• **Task requirements**: Both end lines count: copy exactly from the line that contains "Model this object" to the line that contains "its open rim.", and only those lines.

==========

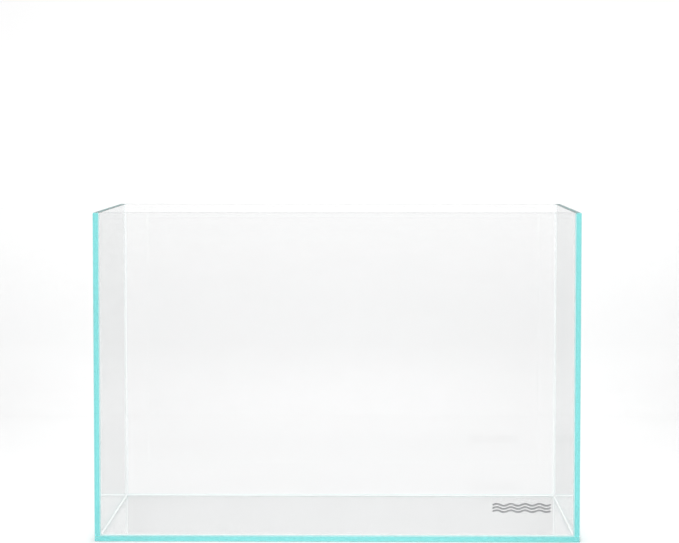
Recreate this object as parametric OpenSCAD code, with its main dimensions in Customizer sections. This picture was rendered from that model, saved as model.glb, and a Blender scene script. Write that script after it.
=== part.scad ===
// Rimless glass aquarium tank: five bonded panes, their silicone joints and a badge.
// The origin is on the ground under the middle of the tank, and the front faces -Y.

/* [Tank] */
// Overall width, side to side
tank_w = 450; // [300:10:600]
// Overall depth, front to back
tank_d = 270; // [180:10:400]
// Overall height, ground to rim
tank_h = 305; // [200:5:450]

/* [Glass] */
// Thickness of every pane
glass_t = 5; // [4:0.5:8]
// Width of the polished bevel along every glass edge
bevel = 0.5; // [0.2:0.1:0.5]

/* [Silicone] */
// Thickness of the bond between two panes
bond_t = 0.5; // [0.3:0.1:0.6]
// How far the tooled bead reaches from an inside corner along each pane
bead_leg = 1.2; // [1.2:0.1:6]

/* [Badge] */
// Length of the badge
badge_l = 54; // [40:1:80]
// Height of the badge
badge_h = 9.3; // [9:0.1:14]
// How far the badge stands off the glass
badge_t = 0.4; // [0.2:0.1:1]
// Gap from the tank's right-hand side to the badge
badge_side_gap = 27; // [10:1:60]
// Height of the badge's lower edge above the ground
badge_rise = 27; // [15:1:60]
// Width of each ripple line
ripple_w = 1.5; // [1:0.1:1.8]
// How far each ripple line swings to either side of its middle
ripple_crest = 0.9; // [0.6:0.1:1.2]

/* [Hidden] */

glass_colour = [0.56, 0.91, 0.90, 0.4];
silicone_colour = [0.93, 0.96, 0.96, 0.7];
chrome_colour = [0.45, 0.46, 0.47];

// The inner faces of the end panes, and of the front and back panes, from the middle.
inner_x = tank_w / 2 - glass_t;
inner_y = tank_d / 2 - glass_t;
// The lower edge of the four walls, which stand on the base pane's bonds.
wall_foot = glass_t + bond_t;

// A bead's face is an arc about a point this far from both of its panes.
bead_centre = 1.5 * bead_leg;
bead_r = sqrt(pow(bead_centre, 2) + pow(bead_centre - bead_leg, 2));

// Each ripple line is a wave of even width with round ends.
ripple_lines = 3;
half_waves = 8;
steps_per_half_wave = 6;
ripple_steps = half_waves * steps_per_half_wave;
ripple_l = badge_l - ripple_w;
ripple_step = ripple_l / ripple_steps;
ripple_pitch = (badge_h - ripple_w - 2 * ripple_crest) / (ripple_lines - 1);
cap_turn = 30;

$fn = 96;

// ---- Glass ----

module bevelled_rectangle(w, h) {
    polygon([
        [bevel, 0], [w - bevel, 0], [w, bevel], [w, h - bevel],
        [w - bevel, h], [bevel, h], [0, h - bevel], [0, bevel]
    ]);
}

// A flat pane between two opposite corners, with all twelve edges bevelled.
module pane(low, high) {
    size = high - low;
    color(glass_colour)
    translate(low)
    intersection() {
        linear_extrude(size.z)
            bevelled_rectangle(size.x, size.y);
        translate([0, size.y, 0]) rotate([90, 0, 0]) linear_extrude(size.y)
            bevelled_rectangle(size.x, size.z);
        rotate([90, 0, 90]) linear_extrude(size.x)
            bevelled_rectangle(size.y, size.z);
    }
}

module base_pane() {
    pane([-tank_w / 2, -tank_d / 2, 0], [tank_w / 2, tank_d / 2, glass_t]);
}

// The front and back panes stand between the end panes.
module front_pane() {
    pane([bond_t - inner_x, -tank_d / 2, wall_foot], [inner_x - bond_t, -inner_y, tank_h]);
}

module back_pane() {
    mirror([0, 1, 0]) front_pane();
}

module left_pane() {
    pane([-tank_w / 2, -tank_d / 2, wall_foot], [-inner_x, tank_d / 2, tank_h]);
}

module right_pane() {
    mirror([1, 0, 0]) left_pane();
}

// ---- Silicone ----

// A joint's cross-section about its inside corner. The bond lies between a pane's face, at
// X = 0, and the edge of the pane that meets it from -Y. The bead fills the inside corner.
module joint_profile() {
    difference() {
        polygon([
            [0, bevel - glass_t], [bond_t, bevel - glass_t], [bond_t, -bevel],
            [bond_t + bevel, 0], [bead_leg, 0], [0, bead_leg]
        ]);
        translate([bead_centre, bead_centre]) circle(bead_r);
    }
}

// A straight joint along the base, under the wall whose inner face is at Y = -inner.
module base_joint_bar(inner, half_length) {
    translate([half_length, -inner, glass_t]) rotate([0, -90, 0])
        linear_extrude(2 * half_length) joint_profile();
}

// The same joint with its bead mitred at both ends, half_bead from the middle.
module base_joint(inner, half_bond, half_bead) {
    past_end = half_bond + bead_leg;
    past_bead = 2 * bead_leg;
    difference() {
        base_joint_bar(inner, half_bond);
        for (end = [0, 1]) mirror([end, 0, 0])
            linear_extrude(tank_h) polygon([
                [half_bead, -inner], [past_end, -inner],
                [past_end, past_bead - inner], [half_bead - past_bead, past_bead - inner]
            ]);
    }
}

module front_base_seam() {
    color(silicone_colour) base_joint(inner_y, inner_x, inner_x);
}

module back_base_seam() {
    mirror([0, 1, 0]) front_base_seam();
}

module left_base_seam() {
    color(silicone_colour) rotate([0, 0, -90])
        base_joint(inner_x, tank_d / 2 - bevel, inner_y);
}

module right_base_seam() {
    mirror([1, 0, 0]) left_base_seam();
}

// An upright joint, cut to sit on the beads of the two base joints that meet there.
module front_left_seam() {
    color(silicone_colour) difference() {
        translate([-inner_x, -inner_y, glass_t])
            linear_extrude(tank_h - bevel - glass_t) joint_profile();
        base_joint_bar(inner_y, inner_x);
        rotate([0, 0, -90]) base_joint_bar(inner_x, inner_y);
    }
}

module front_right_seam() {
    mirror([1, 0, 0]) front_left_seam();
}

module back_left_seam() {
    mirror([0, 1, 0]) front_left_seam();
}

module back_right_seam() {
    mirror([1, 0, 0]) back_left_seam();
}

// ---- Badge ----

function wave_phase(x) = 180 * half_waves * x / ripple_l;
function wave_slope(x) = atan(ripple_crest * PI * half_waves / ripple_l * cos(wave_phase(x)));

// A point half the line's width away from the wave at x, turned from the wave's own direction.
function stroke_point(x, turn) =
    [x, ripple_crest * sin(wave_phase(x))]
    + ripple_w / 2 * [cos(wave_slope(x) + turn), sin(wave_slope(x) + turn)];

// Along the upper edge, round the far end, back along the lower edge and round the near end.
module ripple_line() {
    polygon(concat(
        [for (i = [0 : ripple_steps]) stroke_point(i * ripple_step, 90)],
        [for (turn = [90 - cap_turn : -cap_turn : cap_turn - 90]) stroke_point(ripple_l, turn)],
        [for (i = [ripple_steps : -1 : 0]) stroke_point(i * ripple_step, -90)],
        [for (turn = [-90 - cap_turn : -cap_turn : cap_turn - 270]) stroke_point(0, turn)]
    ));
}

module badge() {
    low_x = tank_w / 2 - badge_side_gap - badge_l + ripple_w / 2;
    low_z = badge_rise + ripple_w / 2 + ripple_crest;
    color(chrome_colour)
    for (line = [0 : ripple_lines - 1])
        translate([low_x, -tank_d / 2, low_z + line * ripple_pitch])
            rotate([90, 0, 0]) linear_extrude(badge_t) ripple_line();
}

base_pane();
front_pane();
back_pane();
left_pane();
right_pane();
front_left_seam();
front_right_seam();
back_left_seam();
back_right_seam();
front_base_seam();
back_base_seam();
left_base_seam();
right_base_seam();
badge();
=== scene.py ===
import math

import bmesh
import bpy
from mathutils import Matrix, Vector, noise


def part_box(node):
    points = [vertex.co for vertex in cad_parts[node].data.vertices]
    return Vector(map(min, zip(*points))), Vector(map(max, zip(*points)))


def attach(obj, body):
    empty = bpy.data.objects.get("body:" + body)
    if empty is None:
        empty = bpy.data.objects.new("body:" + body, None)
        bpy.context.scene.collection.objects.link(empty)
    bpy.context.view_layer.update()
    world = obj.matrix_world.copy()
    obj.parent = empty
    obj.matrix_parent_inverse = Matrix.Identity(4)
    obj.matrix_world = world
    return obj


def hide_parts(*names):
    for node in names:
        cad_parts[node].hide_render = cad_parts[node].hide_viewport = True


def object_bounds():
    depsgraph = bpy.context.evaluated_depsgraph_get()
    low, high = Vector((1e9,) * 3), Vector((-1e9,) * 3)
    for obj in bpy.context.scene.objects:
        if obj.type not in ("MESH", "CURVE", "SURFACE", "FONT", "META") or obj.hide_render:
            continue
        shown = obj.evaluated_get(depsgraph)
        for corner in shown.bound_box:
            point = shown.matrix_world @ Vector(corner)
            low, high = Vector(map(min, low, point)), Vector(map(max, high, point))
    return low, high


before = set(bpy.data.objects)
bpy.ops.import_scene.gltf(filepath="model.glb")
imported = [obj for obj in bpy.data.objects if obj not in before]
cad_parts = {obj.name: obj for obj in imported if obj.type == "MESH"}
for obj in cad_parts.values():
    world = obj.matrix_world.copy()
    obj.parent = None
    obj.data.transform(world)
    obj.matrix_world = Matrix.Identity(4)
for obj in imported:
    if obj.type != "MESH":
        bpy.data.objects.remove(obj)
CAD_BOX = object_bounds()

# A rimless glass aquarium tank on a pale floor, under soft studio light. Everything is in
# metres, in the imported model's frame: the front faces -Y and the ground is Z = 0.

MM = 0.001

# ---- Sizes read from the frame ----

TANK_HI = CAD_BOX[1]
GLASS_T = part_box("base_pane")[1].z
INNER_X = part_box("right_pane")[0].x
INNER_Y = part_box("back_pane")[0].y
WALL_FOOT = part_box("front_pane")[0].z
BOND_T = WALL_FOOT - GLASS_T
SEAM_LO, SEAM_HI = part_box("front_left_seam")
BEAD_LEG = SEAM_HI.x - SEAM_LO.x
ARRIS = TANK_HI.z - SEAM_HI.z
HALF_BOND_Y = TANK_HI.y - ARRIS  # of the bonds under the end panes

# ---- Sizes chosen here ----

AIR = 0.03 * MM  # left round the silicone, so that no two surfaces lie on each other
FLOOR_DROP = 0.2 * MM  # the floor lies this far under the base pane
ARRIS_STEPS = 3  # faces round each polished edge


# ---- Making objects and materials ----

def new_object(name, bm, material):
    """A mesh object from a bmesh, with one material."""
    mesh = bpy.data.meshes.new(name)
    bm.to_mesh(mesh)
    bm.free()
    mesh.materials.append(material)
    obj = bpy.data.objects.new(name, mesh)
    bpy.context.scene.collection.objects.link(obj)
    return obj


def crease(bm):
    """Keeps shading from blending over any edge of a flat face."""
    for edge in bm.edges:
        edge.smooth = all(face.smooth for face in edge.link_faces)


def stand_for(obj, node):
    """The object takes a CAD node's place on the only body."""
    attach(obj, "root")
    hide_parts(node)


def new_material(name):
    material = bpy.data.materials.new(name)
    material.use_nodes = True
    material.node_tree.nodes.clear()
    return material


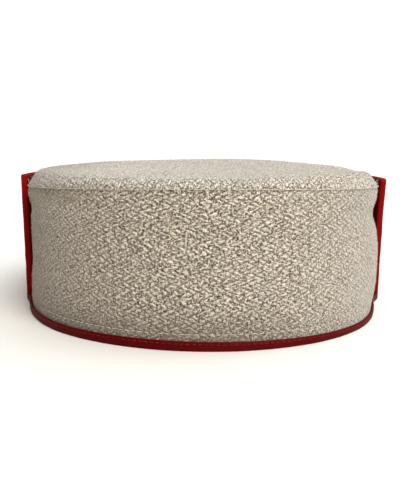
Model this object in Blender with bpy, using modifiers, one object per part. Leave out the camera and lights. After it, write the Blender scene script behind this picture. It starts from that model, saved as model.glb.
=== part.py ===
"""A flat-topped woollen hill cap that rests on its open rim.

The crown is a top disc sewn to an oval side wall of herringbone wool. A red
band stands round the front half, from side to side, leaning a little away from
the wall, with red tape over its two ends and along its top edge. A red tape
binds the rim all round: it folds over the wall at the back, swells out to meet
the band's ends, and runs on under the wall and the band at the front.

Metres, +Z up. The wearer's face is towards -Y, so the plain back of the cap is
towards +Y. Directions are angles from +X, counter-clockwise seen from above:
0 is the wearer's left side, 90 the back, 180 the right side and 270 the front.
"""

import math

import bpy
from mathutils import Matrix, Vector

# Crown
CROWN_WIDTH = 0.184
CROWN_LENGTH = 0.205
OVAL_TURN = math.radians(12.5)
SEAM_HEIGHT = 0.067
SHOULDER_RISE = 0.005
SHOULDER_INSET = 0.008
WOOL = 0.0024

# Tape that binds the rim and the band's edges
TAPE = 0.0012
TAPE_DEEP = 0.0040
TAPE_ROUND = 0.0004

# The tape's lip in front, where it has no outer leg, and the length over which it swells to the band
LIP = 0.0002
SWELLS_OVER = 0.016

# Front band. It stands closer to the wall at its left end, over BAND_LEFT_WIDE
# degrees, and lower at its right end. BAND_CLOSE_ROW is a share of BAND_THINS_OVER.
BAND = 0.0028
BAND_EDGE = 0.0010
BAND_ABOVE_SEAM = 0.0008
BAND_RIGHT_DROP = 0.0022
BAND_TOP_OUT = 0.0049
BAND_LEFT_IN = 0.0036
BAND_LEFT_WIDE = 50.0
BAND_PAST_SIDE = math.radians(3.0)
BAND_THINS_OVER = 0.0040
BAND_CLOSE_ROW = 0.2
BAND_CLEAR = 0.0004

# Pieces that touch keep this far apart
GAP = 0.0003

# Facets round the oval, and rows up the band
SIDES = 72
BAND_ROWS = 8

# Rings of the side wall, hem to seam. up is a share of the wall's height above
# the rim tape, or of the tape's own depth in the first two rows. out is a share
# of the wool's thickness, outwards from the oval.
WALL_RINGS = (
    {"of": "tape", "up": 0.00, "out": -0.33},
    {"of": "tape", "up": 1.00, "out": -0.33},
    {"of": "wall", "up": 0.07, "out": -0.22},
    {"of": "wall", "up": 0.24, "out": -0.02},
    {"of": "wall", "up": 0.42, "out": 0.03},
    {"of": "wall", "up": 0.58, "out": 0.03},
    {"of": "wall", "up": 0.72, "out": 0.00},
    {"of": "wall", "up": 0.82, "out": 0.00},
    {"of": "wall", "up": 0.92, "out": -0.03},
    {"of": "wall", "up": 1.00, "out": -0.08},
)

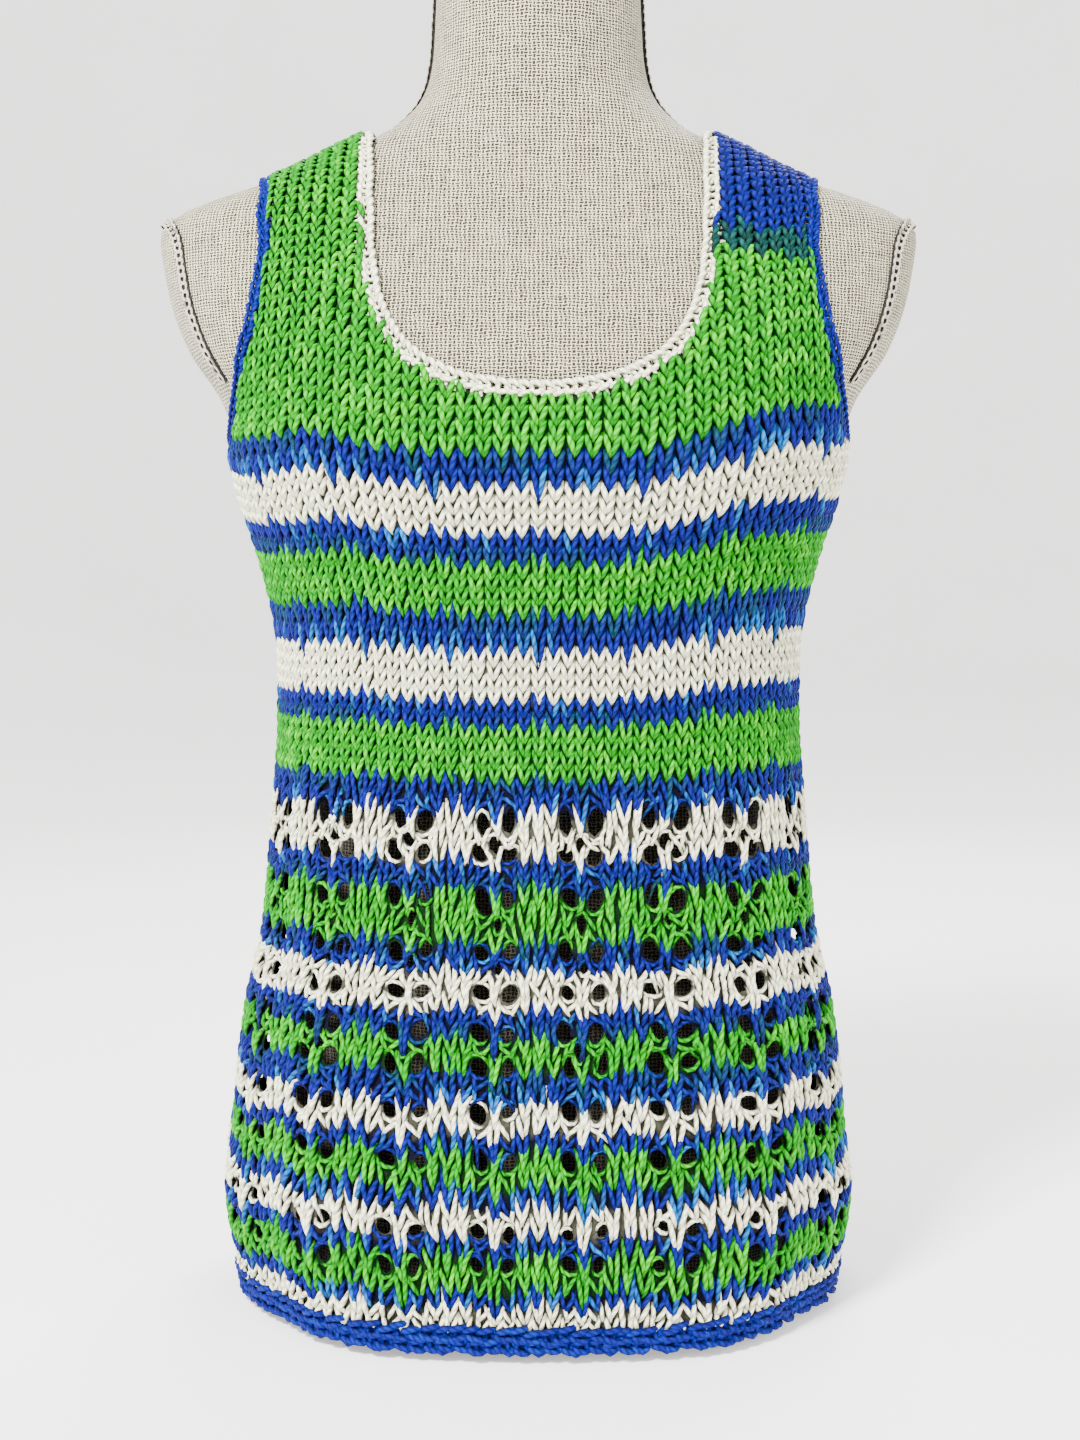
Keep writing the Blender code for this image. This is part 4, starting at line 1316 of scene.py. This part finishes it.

==========

• **Complete output**:
Model this object in Blender with bpy, using modifiers, one object per part. Leave out the camera and lights. After it, write the Blender scene script behind this picture. It starts from that model, saved as model.glb.
=== part.py ===
"""A flat-topped woollen hill cap that rests on its open rim.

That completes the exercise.